Juana, 8 ans, vient de rentrer de l’école. Alors que La température avoisine les 40 degrés dans la vallée d’Ixquisis, dans le nord du Guatemala, elle prend à peine le temps d’enlever son cartable, et plonge dans le Rio Pojom, toute proche de sa maison. Juan Alonzo, 33 ans, observe sa fille : la rivière dans laquelle elle se rafraîchit est celle pour laquelle son propre père, Sebastian, est mort cinq ans plus tôt. « Avec mon père, on ne ratait pas une seule manifestation pour défendre nos rivières, nos montagnes. En tant qu’indigènes, c’était un devoir pour nous », témoigne Juan, qui retrace le combat de son père, tué dans une manifestation contre l’implantation des deux centrales hydroélectriques dans la vallée, le 17 janvier 2017.
A Yulchen Frontera, l’un des huit villages d’Ixquisis, personne n’a oublié la mort violente de l’agriculteur de 68 ans. Juan et son père étaient engagés pour la protection de leurs ressources naturelles. Cette famille vit de la culture du café et de la cardamome. Juan raconte qu’avec son père, ils partaient avant que le soleil se lève pour défricher leurs champs, pour ne revenir que de longues heures plus tard.
Trois cours d’eau irriguent la vallée : le Rio Negro avec ses eaux sombres, le Rio Pojom apprécié des enfants pour ses eaux calmes, le Rio Yolhuitz, large et puissant. Un potentiel hydrique convoité depuis 2012 par la société Promoción de Desarrollo Hidrico (aujourd’hui Energia y Renovacion), qui souhaite implanter sur place des centrales hydroélectriques. A son arrivée, l’entreprise reçoit un accueil plutôt favorable. Dans cette région privée d’électricité, les habitants, des Indiens des ethnies Chuj et Kanjobal pour l’essentiel, émigrent massivement vers les Etats-Unis.
« Vous allez nous laisser sans rien ? »
Construction d’écoles, centres de santé, infrastructures… la société promet d’améliorer les conditions de vie de la communauté locale.
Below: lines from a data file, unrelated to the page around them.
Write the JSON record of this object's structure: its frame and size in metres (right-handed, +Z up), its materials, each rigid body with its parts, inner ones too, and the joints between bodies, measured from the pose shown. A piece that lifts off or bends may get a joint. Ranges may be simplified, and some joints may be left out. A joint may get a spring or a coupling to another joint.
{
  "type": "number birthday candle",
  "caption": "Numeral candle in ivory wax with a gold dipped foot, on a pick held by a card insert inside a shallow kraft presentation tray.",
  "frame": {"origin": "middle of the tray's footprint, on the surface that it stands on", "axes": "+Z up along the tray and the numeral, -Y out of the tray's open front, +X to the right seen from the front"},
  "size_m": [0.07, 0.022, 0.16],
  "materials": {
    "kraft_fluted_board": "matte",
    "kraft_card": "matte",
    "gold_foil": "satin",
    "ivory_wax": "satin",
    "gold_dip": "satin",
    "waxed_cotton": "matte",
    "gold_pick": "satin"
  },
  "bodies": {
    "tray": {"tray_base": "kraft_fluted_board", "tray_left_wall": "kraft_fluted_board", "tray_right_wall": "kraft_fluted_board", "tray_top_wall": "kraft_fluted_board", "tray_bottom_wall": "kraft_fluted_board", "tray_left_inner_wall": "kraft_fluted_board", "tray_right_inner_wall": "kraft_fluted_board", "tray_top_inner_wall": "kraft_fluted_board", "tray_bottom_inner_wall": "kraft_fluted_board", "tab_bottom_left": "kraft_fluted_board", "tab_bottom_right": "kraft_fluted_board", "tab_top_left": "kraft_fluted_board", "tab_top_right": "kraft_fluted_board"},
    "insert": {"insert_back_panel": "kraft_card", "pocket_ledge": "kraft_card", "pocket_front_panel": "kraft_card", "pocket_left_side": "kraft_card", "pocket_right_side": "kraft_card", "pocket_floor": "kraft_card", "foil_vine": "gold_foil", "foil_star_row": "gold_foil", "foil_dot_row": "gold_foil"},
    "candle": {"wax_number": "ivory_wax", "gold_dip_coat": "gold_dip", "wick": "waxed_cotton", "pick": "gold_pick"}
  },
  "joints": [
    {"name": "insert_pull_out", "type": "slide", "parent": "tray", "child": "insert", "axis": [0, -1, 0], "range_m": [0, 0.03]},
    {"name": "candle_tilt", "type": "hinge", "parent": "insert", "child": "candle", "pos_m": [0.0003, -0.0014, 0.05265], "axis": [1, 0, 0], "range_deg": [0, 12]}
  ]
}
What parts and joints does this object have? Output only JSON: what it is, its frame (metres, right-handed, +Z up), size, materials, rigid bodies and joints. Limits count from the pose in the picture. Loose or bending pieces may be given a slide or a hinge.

Sebastian, lui, reste méfiant. Lorsque les travaux débutent en 2013, il va à la rencontre des ouvriers qui s’affairent près du Rio Pojom, et leur demande ce qu’ils prévoient de faire. L’un d’entre eux lui révèle qu’ils construisent un tunnel pour dévier la rivière. « Mais vous allez nous laisser sans rien ? », réagit alors Sebastian.
Comme tous les anciens, Sebastian est respecté. Sa voix compte double dans les assemblées communautaires où sont prises les décisions importantes. Quand Juan et son père comprennent que la rivière qui irrigue les terres de Yulchen Frontera est menacée par le projet hydroélectrique de Energia y Renovacion, ils décident de s’y opposer. Leurs cultures sont exigeantes en eau. La vie de leur famille en dépend.